Please Call Me “inventor” Kenneth Makate has accused KPMG of participating in a blatant coverup by withholding a forensic report, Business Insider reported.
Makate previously lodged a request with KPMG for certain information contained in a 2008 KPMG forensic report, which he said would assist negotiations between himself and Vodacom.
KPMG denied this request, stating it had an obligation to protect commercial information and the privacy of third parties.
Makate appealed to the CEO and chairperson of KPMG, stating the report uncovered breaches of governance at Vodacom and questioned the firm’s reasoning for withholding the document.

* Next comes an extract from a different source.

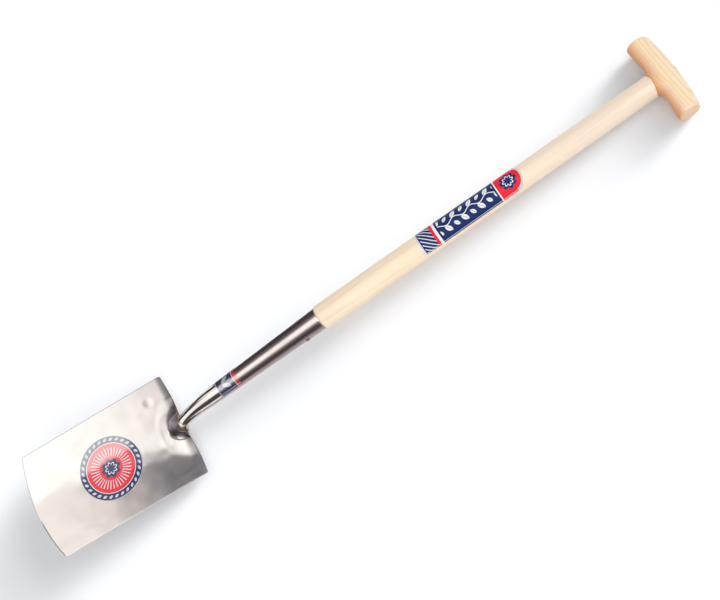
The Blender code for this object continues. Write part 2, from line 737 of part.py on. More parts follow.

KPMG told Makate he would have to return to court and apply for access to the document, as it did not have the client’s consent to release the report.
Makate believes the KPMG report will assist him in getting payment from Vodacom for his work on the network’s Please Call Me service.
In 2016, the Constitutional Court ruled in favour of Makate in a long-running legal battle which centred around his lack of compensation from Vodacom following the success of the Please Call Me.
The court ruled that Vodacom was bound by an agreement it had with Makate regarding the Please Call Me, and ordered him to be compensated.
Vodacom reportedly made a settlement offer of R10 million to Makate earlier this year, which he dismissed as a “pittance”.